== Problem details ==
Only the lines from the line with "Write part 3" through the line with "piping under it." should be copied, exactly as they appear, with both ends kept.
▬▬▬
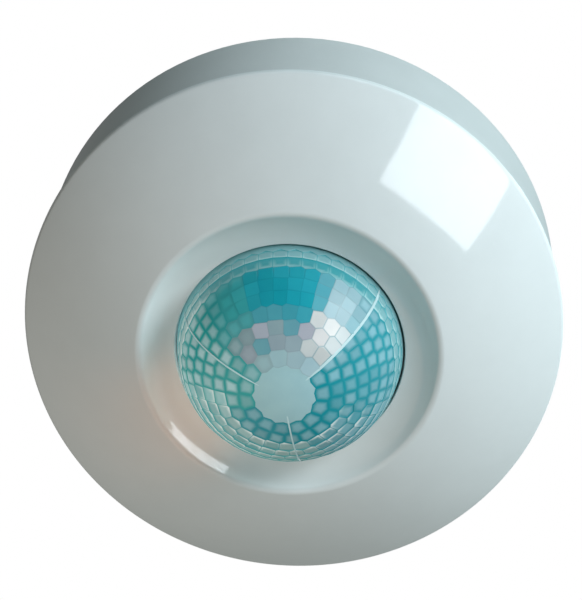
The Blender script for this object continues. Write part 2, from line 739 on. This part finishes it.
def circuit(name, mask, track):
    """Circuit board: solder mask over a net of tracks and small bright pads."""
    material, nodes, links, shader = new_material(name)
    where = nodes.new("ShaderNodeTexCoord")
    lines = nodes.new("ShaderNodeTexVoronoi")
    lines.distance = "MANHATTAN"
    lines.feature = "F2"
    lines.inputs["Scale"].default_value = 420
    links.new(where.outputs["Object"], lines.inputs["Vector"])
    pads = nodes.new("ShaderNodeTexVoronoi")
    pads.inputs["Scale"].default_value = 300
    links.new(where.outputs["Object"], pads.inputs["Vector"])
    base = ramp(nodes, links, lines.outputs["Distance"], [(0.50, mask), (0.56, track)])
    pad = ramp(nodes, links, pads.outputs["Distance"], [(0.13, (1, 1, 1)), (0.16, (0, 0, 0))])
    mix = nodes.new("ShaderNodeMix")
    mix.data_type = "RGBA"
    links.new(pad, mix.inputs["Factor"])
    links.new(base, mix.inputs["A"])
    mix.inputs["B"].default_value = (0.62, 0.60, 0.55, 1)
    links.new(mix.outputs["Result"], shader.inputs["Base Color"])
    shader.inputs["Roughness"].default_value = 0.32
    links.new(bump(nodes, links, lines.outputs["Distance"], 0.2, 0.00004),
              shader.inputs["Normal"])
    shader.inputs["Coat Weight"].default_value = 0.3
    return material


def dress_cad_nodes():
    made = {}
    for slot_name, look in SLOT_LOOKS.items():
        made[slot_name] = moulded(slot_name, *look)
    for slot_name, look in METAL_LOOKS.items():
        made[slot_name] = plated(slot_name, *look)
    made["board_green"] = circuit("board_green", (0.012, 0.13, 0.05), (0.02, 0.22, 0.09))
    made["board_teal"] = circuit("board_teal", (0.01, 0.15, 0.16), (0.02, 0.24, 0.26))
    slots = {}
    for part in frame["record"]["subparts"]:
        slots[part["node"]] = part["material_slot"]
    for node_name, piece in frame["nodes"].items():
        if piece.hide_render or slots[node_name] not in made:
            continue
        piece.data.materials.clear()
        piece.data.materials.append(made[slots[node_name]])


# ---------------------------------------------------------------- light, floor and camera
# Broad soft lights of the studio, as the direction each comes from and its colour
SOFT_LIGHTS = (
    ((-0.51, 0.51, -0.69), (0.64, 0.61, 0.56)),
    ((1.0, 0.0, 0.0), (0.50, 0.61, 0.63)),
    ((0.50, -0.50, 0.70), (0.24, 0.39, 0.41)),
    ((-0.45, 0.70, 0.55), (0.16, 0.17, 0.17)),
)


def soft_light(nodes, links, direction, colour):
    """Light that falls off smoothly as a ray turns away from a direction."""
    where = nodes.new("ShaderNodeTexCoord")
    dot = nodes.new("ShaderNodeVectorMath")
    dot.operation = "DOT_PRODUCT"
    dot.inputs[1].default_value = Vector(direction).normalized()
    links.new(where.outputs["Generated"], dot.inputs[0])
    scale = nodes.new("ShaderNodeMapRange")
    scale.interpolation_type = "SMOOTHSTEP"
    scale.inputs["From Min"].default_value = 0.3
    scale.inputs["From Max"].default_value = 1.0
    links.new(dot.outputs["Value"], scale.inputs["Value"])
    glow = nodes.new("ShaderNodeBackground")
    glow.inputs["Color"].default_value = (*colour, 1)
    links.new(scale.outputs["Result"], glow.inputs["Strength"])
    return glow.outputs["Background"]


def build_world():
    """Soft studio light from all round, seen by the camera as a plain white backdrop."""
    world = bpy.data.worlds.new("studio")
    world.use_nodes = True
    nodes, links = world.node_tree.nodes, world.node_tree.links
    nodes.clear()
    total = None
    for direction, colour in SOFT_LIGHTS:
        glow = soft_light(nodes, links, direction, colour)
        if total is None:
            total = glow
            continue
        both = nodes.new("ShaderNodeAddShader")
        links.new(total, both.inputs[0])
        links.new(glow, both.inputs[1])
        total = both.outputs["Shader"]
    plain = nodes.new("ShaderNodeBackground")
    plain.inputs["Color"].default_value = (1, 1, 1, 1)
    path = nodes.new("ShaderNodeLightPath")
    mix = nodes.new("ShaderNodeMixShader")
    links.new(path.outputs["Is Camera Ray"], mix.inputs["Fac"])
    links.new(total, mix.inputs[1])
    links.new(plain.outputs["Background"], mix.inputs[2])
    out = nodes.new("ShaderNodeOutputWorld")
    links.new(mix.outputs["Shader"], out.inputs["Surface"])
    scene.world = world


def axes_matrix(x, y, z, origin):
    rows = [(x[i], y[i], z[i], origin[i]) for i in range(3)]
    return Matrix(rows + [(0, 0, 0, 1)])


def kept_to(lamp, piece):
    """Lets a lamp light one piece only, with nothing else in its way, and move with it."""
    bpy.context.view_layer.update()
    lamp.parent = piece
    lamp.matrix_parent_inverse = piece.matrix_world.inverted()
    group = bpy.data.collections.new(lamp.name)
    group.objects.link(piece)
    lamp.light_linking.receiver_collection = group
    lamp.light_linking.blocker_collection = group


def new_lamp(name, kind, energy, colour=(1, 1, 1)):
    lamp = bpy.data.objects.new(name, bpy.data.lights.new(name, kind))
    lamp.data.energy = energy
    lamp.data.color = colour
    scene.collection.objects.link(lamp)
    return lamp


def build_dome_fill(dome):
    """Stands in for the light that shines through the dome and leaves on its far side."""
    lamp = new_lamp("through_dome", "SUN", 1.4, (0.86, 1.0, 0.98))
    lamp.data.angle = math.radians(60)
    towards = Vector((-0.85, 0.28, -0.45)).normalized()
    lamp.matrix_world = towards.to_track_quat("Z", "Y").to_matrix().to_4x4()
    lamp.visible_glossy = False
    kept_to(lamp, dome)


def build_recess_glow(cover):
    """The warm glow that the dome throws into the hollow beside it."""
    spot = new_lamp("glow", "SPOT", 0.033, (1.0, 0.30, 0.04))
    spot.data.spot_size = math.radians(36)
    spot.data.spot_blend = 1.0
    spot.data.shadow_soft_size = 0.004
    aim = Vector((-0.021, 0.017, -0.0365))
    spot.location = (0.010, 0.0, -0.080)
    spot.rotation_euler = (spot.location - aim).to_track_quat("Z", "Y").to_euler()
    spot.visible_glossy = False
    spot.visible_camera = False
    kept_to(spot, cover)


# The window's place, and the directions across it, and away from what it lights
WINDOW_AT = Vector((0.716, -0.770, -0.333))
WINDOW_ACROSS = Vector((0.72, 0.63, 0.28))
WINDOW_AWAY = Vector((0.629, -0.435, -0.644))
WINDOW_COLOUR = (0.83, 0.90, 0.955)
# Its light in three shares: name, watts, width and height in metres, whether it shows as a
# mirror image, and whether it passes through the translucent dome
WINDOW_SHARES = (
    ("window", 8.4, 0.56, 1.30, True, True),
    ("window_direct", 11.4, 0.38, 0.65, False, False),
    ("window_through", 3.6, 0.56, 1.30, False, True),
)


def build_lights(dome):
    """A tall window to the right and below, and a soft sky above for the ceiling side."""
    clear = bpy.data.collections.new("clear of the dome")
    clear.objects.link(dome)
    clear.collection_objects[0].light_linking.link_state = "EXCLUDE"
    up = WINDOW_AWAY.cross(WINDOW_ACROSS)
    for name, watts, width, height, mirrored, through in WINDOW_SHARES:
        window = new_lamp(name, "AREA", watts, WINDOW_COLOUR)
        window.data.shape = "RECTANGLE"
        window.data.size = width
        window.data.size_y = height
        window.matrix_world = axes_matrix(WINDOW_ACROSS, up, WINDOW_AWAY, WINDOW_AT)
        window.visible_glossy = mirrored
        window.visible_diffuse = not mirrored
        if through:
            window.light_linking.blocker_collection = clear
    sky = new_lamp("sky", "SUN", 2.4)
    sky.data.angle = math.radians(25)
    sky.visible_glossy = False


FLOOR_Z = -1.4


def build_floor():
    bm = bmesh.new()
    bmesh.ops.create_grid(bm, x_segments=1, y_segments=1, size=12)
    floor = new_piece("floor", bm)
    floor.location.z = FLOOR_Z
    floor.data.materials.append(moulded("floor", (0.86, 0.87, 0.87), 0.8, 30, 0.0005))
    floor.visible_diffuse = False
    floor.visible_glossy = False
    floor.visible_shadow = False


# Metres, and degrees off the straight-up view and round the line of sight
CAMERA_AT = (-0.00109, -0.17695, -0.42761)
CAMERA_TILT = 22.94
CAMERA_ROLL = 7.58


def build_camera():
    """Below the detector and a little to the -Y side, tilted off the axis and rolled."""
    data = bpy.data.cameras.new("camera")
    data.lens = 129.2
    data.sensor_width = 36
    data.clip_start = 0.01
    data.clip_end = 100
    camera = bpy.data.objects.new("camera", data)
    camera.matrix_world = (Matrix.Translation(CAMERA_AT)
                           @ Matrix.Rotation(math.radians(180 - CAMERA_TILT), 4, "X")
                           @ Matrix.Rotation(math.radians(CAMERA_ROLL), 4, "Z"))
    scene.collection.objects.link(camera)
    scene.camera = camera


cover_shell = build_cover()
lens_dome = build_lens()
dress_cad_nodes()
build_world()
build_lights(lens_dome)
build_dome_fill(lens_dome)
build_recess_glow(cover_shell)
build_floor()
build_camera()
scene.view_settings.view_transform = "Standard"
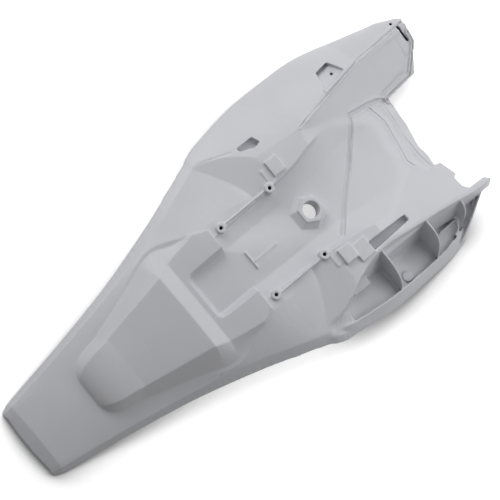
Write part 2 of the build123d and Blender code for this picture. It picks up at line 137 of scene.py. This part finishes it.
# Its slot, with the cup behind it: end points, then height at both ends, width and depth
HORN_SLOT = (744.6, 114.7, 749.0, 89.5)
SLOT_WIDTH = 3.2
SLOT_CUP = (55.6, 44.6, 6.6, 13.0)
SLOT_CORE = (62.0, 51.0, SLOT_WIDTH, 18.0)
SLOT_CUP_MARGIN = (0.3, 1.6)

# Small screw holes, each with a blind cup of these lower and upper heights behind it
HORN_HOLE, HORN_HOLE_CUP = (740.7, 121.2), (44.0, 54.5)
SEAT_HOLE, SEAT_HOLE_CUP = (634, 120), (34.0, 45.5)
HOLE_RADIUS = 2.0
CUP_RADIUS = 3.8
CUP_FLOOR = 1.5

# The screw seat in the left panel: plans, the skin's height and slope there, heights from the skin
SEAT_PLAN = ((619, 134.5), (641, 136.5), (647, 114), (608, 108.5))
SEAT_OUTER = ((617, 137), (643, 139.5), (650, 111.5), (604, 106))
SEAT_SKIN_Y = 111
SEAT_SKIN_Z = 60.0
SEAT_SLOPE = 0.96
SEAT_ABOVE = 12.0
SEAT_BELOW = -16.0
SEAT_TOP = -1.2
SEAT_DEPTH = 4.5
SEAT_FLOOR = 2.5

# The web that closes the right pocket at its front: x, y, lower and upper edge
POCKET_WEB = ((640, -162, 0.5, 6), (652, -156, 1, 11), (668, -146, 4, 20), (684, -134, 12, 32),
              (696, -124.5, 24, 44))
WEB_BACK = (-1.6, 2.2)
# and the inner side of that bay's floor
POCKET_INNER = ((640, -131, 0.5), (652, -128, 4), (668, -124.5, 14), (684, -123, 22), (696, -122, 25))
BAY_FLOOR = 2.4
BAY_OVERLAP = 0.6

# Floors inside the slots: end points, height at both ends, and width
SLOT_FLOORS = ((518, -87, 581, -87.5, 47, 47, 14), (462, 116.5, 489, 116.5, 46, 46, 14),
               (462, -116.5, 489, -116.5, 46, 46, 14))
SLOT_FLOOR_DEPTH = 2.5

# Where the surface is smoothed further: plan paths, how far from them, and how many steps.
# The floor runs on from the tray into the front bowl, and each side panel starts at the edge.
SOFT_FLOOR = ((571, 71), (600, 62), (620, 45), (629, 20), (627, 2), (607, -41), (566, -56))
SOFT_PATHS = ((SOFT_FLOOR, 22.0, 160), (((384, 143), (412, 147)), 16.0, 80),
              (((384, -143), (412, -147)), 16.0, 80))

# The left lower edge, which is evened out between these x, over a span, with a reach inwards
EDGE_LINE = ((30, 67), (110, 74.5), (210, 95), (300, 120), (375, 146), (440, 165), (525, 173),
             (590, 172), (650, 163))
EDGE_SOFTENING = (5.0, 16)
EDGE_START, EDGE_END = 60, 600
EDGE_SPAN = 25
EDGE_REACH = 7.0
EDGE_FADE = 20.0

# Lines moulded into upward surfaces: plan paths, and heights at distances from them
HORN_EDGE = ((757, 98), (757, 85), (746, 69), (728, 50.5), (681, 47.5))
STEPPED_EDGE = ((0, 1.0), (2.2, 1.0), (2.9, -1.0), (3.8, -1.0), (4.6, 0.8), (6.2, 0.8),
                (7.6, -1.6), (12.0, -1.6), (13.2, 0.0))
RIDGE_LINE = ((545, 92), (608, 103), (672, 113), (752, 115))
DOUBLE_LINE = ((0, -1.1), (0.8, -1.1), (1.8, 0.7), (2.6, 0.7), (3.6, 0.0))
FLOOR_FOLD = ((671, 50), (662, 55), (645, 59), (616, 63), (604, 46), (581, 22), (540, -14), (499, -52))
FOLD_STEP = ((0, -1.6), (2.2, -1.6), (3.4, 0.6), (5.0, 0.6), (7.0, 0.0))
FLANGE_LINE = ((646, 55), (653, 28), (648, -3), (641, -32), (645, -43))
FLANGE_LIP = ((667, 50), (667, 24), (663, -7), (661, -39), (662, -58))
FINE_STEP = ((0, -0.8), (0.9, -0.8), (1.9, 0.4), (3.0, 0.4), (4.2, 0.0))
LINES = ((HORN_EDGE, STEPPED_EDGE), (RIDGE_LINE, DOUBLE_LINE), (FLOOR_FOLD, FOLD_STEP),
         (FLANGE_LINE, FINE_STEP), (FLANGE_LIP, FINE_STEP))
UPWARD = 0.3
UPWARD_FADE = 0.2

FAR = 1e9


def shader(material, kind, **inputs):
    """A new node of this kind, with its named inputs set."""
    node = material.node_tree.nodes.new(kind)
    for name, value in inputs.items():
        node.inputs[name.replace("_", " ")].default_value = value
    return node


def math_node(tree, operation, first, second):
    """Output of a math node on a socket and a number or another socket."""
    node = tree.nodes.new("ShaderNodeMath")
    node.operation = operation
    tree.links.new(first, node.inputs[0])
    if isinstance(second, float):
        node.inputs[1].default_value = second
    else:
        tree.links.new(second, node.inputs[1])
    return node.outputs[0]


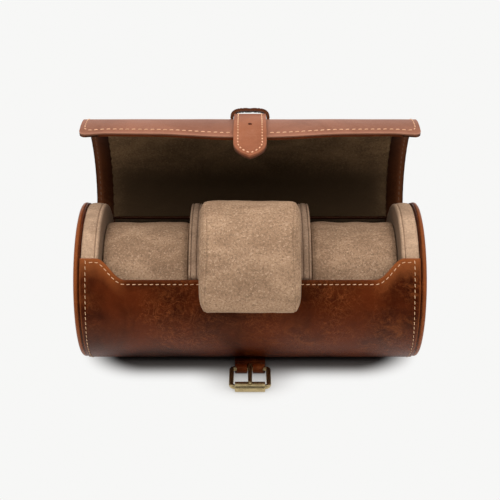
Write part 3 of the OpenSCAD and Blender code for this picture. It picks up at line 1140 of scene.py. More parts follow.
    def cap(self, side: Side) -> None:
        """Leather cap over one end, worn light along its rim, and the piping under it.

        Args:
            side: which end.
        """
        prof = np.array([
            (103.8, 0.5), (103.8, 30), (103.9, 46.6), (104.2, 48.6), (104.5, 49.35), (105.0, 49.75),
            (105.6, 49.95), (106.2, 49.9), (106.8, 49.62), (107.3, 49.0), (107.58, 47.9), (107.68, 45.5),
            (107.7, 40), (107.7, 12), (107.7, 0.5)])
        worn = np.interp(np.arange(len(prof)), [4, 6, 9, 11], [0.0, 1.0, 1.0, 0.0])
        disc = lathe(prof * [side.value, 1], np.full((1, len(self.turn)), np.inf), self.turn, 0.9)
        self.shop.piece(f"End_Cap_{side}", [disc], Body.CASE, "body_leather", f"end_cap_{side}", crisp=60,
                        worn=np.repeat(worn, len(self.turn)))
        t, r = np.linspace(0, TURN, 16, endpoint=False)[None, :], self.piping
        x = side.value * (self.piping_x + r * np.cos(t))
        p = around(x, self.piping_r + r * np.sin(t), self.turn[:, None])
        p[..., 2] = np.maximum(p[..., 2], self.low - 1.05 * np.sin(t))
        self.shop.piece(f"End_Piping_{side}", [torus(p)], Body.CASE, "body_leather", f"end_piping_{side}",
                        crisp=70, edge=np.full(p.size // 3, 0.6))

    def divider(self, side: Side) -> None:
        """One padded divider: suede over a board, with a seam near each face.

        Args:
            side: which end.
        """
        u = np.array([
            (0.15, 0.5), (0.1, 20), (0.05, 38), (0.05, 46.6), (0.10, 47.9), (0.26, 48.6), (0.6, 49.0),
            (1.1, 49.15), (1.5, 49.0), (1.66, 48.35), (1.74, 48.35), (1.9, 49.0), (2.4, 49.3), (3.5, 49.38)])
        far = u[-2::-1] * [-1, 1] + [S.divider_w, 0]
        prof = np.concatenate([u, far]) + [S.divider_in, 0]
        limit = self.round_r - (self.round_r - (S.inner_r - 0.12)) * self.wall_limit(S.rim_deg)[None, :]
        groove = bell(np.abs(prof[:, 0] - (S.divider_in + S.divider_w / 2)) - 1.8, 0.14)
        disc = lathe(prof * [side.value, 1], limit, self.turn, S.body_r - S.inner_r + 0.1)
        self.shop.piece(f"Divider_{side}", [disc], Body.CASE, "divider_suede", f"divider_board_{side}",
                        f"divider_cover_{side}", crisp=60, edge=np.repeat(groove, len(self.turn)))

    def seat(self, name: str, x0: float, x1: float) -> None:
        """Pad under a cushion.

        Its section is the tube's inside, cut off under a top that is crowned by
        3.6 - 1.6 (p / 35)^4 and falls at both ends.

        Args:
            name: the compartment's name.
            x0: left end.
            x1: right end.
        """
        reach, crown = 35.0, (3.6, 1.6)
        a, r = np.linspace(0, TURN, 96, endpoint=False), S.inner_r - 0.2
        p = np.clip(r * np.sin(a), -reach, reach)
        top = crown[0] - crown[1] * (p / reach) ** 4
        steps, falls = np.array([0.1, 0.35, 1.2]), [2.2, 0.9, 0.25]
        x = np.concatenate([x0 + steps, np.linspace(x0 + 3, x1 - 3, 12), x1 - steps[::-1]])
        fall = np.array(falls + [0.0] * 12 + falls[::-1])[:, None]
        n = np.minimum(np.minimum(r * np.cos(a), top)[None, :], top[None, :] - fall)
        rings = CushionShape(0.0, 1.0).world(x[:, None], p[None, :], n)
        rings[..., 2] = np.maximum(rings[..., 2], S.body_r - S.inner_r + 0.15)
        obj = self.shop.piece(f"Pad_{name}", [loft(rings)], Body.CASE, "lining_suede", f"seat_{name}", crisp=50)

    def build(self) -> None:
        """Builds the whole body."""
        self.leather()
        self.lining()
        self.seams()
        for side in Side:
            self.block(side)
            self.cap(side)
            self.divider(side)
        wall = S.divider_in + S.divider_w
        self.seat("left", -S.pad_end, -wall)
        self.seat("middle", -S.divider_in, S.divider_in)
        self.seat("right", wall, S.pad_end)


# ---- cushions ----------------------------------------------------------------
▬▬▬
== Task result ==
Write part 3 of the OpenSCAD and Blender code for this picture. It picks up at line 1140 of scene.py. More parts follow.
    def cap(self, side: Side) -> None:
        """Leather cap over one end, worn light along its rim, and the piping under it.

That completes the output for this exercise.